Prime Minister Narendra Modi’s government has set itself on a collision course with those protesting against a new religion-based citizenship law, leading to fears of deepening polarization across the country at a time when the economy is sputtering.
At least 25 people have been killed, scores more injured and thousands detained as tens of thousands of people across India have taken to the streets to protest against the Citizenship Amendment Act, pushed through parliament on Dec. 11.
Days after attempting to allay fears over the citizenship drive at a rally in the capital, Modi and his ministers doubled down on Wednesday (Dec. 5, 2019). He blamed the demonstrators for the vandalism that took place during two weeks of nationwide protests. Those who were misled and caused damage to public property “should sit at home and ask themselves if their path was right,” he said an event in Uttar Pradesh’s capital Lucknow. He did not comment on the allegations of widespread police brutality.
The law bars undocumented Muslims from three neighboring nations seeking Indian citizenship while allowing people of other faiths to do so. Taken together with a proposed national register of citizens the new law is seen as a way for Modi’s Hindu nationalist government to discriminate against India’s Muslim minority.
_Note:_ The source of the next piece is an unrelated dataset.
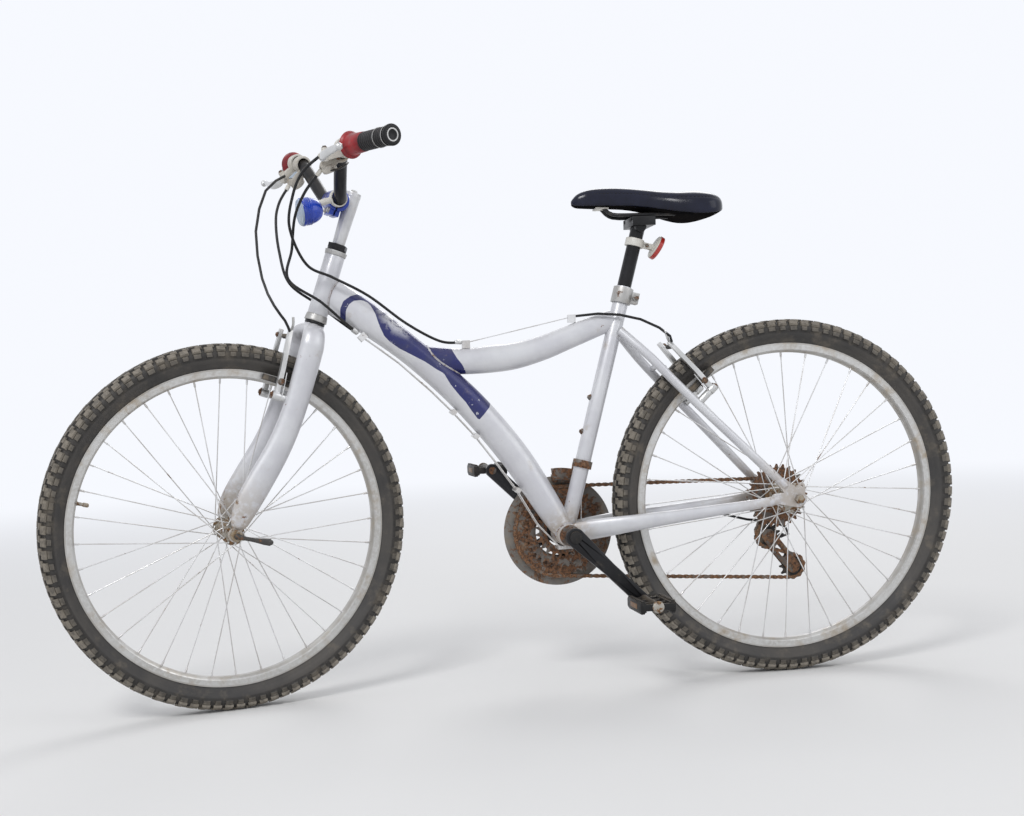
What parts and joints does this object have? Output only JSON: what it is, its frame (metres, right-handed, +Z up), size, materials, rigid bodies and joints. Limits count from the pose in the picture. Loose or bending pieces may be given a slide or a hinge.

“This new law and the resulting protests could have major political, reputational, and economic costs for a government that until recently was enjoying a relatively smooth ride,” said Michael Kugelman, senior associate for South Asia at the Wilson Center in Washington, who has closely researched India’s politics over the past decade. “The longer the protests go on, the more reputational risks there are for a government keen to attract foreign investment,” Kugelman said, adding he does not expect “a happy and quiet ending” as there is anger on both sides.
Peaceful protests will continue as long as the new citizenship law is not withdrawn, said West Bengal Chief Minister Mamata Banerjee. “Do not fear anybody,” Press Trust of India quoted Banerjee as saying at a rally on Thursday. “I warn the BJP not to play with fire.”
On Friday thousands of people marched in several places, including New Delhi and Mumbai. In New Delhi gatherings of more than four people were banned in some areas and at least one metro station was shut down to control the spread of demonstrations.
Hundreds of women in the working class, largely Muslim neighborhood of Shaheen Bagh in India’s capital, braved chilly winter temperatures and sat on the roads in protest on Thursday. The women, some nursing their infant children, have been part of the demonstration since Dec. 15. Thousands of people across faiths have been joining their sit in and providing food and blankets.
“How can we let our rights go like this? We will sit here till Modi answers us and take back the plan for national citizenship register,” said Sahiba, who gave just one name. “We women have never been on roads like this.”
Their fears only grew when the government announced on Tuesday plans to allocate funds to create a National Population Register. The move has been widely criticized by the opposition, which sees it as a precursor to countrywide citizens register that, along with a new citizenship law, is driving the angry protests.
While the government denied any links between the two processes, in July 2014 Kiren Rijiju, the then junior home minister in Modi’s cabinet, told Parliament the government had decided to create a citizens registry based on the information collected under the national population register.
The massive demonstrations have been the first real test Modi has faced in his six-year rule, and the government has struggled to contain them.
Civil society groups and human rights activists have begun gathering independent accounts of some of the worst reports of violence, especially from Uttar Pradesh, which is ruled by the BJP’s Yogi Adityanath, a hard-line monk who promised earlier this week security forces would extract “revenge” from protesters who caused any damage to public property.
The government, especially in states where the ruling Bharatiya Janata Party is in power, has cracked down against all protests. In many areas, the administration has banned the gathering of more than four people and cut mobile internet connections.
“The state is at open war with a segment of its citizens,” Harsh Mander, a human rights activist and former bureaucrat told reporters at a press conference organized by several NGOs in New Delhi on Thursday. He said security forces in UP had used “violence at an unprecedented scale” including firing stun grenades inside the campus of the Aligarh Muslim University.